De l’humour et de l’intelligence, et pourtant…

La manière d’Arab Nasser de parler de son pays, c’est le cinéma, la fiction, dans laquelle il met beaucoup d’humour et d’intelligence. « Il y a trop longtemps que l’on souffre. Il faut trouver les moyens de dire une histoire douloureuse en faisant sourire. » Pourtant Arab a en lui une immense colère. Mais aussi, « d’une certaine manière, ça me fait rire. C’est le langage de Gaza. Pour vivre, on a besoin de rendre tout ça plus facile, de regarder la réalité avec humour, parce qu’il y a trop longtemps que l’on souffre. »

Le tournage du film dans le film. Photo Dulac

Ses films précédents (Gaza mon amour, Dégradé) étaient construits plus classiquement. Mais ce dernier est fait « à l’image de la vie plus qu’en suivant des règles de cinéma. Les personnages sont proches de gens bien réels. Mes amis, mes frères. Il y a quelque chose d’eux dans le film. Ils rêvent tous. » Mais Arab et son frère Tarzan restent malgré l’urgence du message, malgré tout le malheur accumulé, des cinéastes dans l’âme et Palestiniens avant tout. « Je pense que vous ne cernez pas vraiment ce qui se passe là bas, le génocide. Vous voyez de petits reportages, les infos à la télé. Mais ils tuent les enfants, ils tuent les journalistes, les docteurs. La situation réelle, vous ne pouvez pas l’imaginer. »

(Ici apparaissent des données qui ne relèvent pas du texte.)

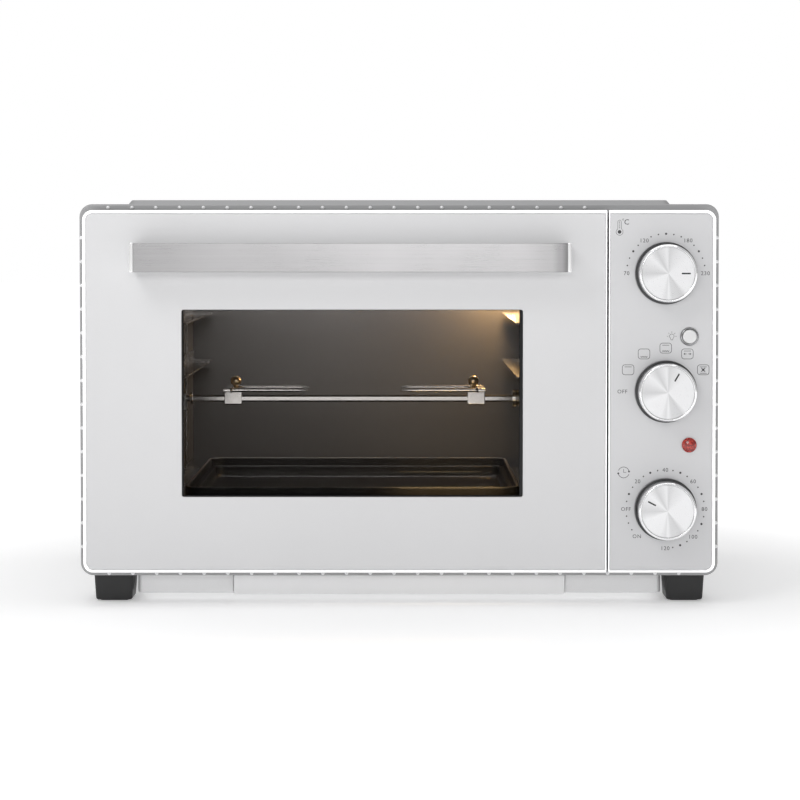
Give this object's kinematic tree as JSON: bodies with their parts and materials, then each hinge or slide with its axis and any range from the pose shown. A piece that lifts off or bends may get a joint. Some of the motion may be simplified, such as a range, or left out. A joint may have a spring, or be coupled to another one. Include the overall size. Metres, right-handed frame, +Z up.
{
  "type": "rotisserie oven",
  "caption": "Countertop rotisserie oven with a drop-down glass door, a turning spit with forks, a baking tray, a crumb tray and a column of control knobs.",
  "frame": {"origin": "on the worktop, under the middle of the whole oven", "axes": "+X to the right as seen from the front, the door faces -Y, +Z up"},
  "size_m": [0.545, 0.39, 0.345],
  "materials": {
    "silver_paint": "satin grey-silver paint, fine texture",
    "panel_silver": "satin light silver paint",
    "brushed_metal": "brushed along its length",
    "chrome": "polished plating",
    "zinc_sheet": "dull zinc-plated sheet",
    "dark_enamel": "glossy black enamel",
    "cavity_coat": "dark grey non-stick coating",
    "black_plastic": "fine-grained black",
    "heater_sheath": "dull heat-stained steel",
    "clear_glass": "clear, slightly grey",
    "red_lens": "translucent red",
    "bakelite": "moulded brown-beige insulator"
  },
  "bodies": {
    "cabinet": {"outer_casing": "silver_paint", "base_pan": "panel_silver", "rear_panel": "zinc_sheet", "front_frame": "zinc_sheet", "cavity_left_wall": "cavity_coat", "cavity_right_wall": "cavity_coat", "cavity_ceiling": "cavity_coat", "cavity_floor": "cavity_coat", "cavity_back_wall": "cavity_coat", "left_rack_rails": "chrome", "right_rack_rails": "chrome", "upper_heater_front": "heater_sheath", "upper_heater_rear": "heater_sheath", "lower_heater_front": "heater_sheath", "lower_heater_rear": "heater_sheath", "left_hinge": "zinc_sheet", "right_hinge": "zinc_sheet", "control_panel": "panel_silver", "thermostat": "bakelite", "function_switch": "bakelite", "timer": "zinc_sheet", "button_ring": "chrome", "lamp_switch": "bakelite", "pilot_lens": "red_lens", "spit_bearing": "zinc_sheet", "rotisserie_motor": "zinc_sheet", "fan_motor": "zinc_sheet", "lamp_glass": "clear_glass", "lamp_bulb": "clear_glass", "lamp_holder": "bakelite", "baking_tray": "dark_enamel", "front_left_foot": "black_plastic", "front_right_foot": "black_plastic", "rear_left_foot": "black_plastic", "rear_right_foot": "black_plastic", "cord_gland": "black_plastic"},
    "door": {"door_panel": "panel_silver", "door_inner_frame": "dark_enamel", "door_outer_glass": "clear_glass", "door_inner_glass": "clear_glass", "door_handle": "brushed_metal"},
    "left_stay": {"left_door_stay": "zinc_sheet"},
    "right_stay": {"right_door_stay": "zinc_sheet"},
    "temperature_control": {"temperature_knob": "brushed_metal", "temperature_spindle": "zinc_sheet"},
    "function_control": {"function_knob": "brushed_metal", "function_spindle": "zinc_sheet"},
    "timer_control": {"timer_knob": "brushed_metal", "timer_spindle": "zinc_sheet"},
    "lamp_push": {"lamp_button": "panel_silver"},
    "spit": {"spit_rod": "chrome", "drive_socket": "chrome"},
    "fork_left": {"left_fork": "chrome"},
    "fork_right": {"right_fork": "chrome"},
    "screw_left": {"left_thumbscrew": "chrome"},
    "screw_right": {"right_thumbscrew": "chrome"},
    "fan": {"fan_wheel": "zinc_sheet"},
    "crumb_drawer": {"crumb_tray": "panel_silver"}
  },
  "joints": [
    {"name": "door_hinge", "type": "hinge", "parent": "cabinet", "child": "door", "pos_m": [-0.046, -0.153, 0.0353], "axis": [1, 0, 0], "range_deg": [0, 87]},
    {"name": "left_stay_pivot", "type": "hinge", "parent": "door", "child": "left_stay", "pos_m": [-0.232, -0.151, 0.095], "axis": [1, 0, 0], "range_deg": [-59.2, 0]},
    {"name": "right_stay_pivot", "type": "hinge", "parent": "door", "child": "right_stay", "pos_m": [0.15, -0.151, 0.095], "axis": [1, 0, 0], "range_deg": [-59.2, 0]},
    {"name": "temperature_turn", "type": "hinge", "parent": "cabinet", "child": "temperature_control", "pos_m": [0.2248, -0.161, 0.2825], "axis": [0, 1, 0], "range_deg": [-180, 0]},
    {"name": "function_turn", "type": "hinge", "parent": "cabinet", "child": "function_control", "pos_m": [0.2248, -0.161, 0.1827], "axis": [0, 1, 0], "range_deg": [-120, 30]},
    {"name": "timer_turn", "type": "hinge", "parent": "cabinet", "child": "timer_control", "pos_m": [0.2248, -0.161, 0.0832], "axis": [0, 1, 0], "range_deg": [-75, 240]},
    {"name": "lamp_push_in", "type": "slide", "parent": "cabinet", "child": "lamp_push", "axis": [0, 1, 0], "range_m": [0, 0.0025], "stiffness_N_per_m": 300},
    {"name": "spit_turn", "type": "hinge", "parent": "cabinet", "child": "spit", "pos_m": [-0.041, 0.014, 0.1646], "axis": [1, 0, 0], "continuous": true},
    {"name": "left_fork_slide", "type": "slide", "parent": "spit", "child": "fork_left", "axis": [1, 0, 0], "range_m": [-0.025, 0.04]},
    {"name": "right_fork_slide", "type": "slide", "parent": "spit", "child": "fork_right", "axis": [1, 0, 0], "range_m": [-0.04, 0.02]},
    {"name": "left_screw_turn", "type": "hinge", "parent": "fork_left", "child": "screw_left", "pos_m": [-0.1503, 0.014, 0.1746], "axis": [0, 0, 1], "range_deg": [0, 720]},
    {"name": "right_screw_turn", "type": "hinge", "parent": "fork_right", "child": "screw_right", "pos_m": [0.0683, 0.014, 0.1746], "axis": [0, 0, 1], "range_deg": [0, 720]},
    {"name": "fan_turn", "type": "hinge", "parent": "cabinet", "child": "fan", "pos_m": [0.132, -0.056, 0.222], "axis": [1, 0, 0], "continuous": true},
    {"name": "crumb_tray_slide", "type": "slide", "parent": "cabinet", "child": "crumb_drawer", "axis": [0, -1, 0], "range_m": [0, 0.2]}
  ],
  "couplings": [
    {"joint": "left_stay_pivot", "follows": "door_hinge", "ratio": -0.678},
    {"joint": "right_stay_pivot", "follows": "door_hinge", "ratio": -0.678}
  ]
}
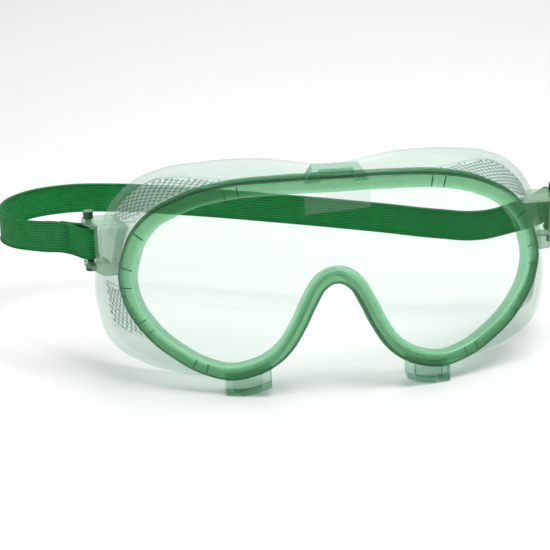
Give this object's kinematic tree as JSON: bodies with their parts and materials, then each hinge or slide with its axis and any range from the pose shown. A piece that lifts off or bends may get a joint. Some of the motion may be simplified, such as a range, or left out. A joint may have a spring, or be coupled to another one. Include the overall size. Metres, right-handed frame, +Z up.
{
  "type": "safety goggles",
  "caption": "Clear soft-frame safety goggles with a wraparound lens, side and top vents and a sewn elastic head strap.",
  "frame": {"origin": "on the table, under the front centre of the rim, in the goggles' mid plane", "axes": "+X to the viewer's right, -Y out of the lens to the front, +Z up"},
  "size_m": [0.2291, 0.1283, 0.0916],
  "materials": {
    "clear_pvc": "clear satin",
    "green_pvc": "translucent gloss",
    "lens_polycarbonate": "clear gloss",
    "olive_pvc": "translucent gloss",
    "pin_plastic": "gloss",
    "elastic": "ribbed weave",
    "thread": "matt",
    "clear_film": "clear gloss"
  },
  "bodies": {
    "goggles": {"face_skirt": "clear_pvc", "lens_rim": "green_pvc", "lens": "lens_polycarbonate", "lens_label": "clear_film", "top_tab_hood": "green_pvc", "bottom_right_tab_hood": "green_pvc", "bottom_left_tab_hood": "green_pvc", "upper_right_vent": "clear_pvc", "upper_left_vent": "clear_pvc", "lower_right_vent": "clear_pvc", "lower_left_vent": "clear_pvc", "right_strap_lug": "olive_pvc", "left_strap_lug": "olive_pvc", "right_strap_pin": "pin_plastic", "left_strap_pin": "pin_plastic"},
    "strap": {"strap_band": "elastic"},
    "left_loop": {"left_strap_loop": "elastic", "left_strap_stitching": "thread"},
    "right_loop": {"right_strap_loop": "elastic", "right_strap_stitching": "thread"}
  },
  "joints": [
    {"name": "strap_tilt", "type": "hinge", "parent": "goggles", "child": "strap", "pos_m": [0, 0.0445, 0.0535], "axis": [1, 0, 0], "range_deg": [-7, 7]},
    {"name": "left_loop_swivel", "type": "hinge", "parent": "strap", "child": "left_loop", "pos_m": [-0.0935, 0.0445, 0.0535], "axis": [0, 0, 1], "range_deg": [-20, 20]},
    {"name": "right_loop_swivel", "type": "hinge", "parent": "strap", "child": "right_loop", "pos_m": [0.0935, 0.0445, 0.0535], "axis": [0, 0, 1], "range_deg": [-22, 3]}
  ]
}
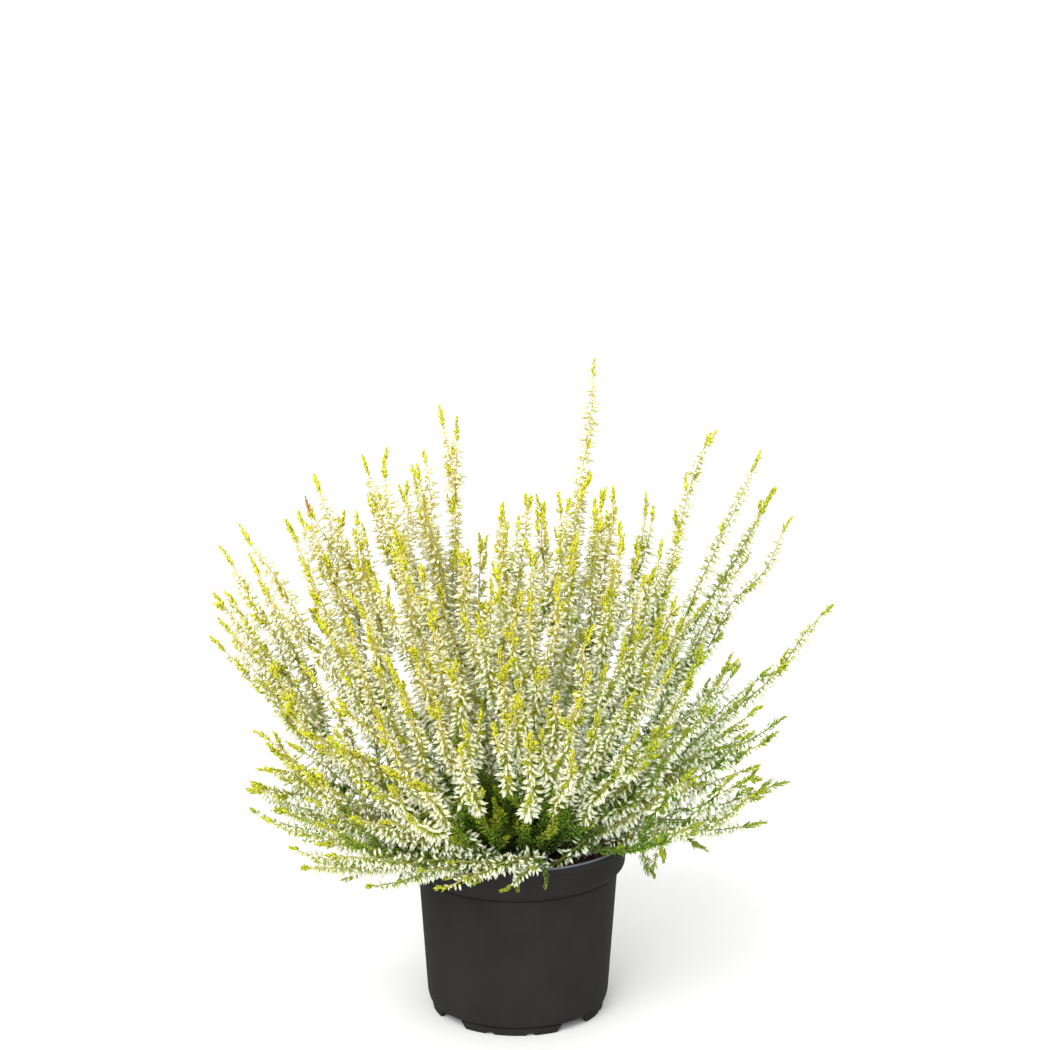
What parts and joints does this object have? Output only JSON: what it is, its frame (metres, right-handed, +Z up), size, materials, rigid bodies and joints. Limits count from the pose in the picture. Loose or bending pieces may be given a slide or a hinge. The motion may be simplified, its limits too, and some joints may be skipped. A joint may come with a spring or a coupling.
{
  "type": "potted heather",
  "caption": "Bud-flowering heather bush, yellow-green and white, in a round black plastic nursery pot.",
  "frame": {"origin": "on the pot's axis, at the level of its feet; the bush is centred over the pot", "axes": "+Z up along the pot's axis; -Y is the front that the picture shows; +X to the right seen from the front"},
  "size_m": [0.3194, 0.2571, 0.3336],
  "materials": {
    "black_plastic": "matt moulded black plastic",
    "peat": "dark reddish brown peat crumb",
    "heather": "white buds, yellow-green leaves and tips, tan woody stems"
  },
  "bodies": {
    "root": {"pot": "black_plastic", "soil": "peat", "branch_01": "heather", "branch_02": "heather", "branch_03": "heather", "branch_04": "heather", "branch_05": "heather", "branch_06": "heather", "branch_07": "heather", "branch_08": "heather", "branch_09": "heather", "branch_10": "heather", "branch_11": "heather", "branch_12": "heather", "branch_13": "heather", "branch_14": "heather", "branch_15": "heather", "branch_16": "heather", "branch_17": "heather", "branch_18": "heather", "branch_19": "heather", "branch_20": "heather", "branch_21": "heather", "branch_22": "heather", "branch_23": "heather", "branch_24": "heather", "branch_25": "heather", "branch_26": "heather", "branch_27": "heather", "branch_28": "heather", "branch_29": "heather", "branch_30": "heather", "branch_31": "heather", "branch_32": "heather", "branch_33": "heather", "branch_34": "heather", "branch_35": "heather", "branch_36": "heather", "branch_37": "heather", "branch_38": "heather", "branch_39": "heather", "branch_40": "heather", "branch_41": "heather", "branch_42": "heather", "branch_43": "heather", "branch_44": "heather", "branch_45": "heather", "branch_46": "heather", "branch_47": "heather", "branch_48": "heather", "branch_49": "heather", "branch_50": "heather", "branch_51": "heather", "branch_52": "heather", "branch_53": "heather", "branch_54": "heather"}
  },
  "joints": []
}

Arab et Tarzan Nasser photographiés à Cannes par Harald Kirchel. Photo Wikipedia/Kirchel

Et même si Trump, cité au début du film, déclare que « ça pourrait être si magnifique sans les Palestiniens », le film se termine sur ce qu’ils croient tous. « Ça va finir », ils en sont persuadés. Le cauchemar va finir, l’horizon ne sera plus un mur. Avec son look de Pirate des Caraïbes, Arab Nasser joue magnifiquement à mélanger la réalité et la fiction. Parce que pour résister, il choisit d’avoir le choix.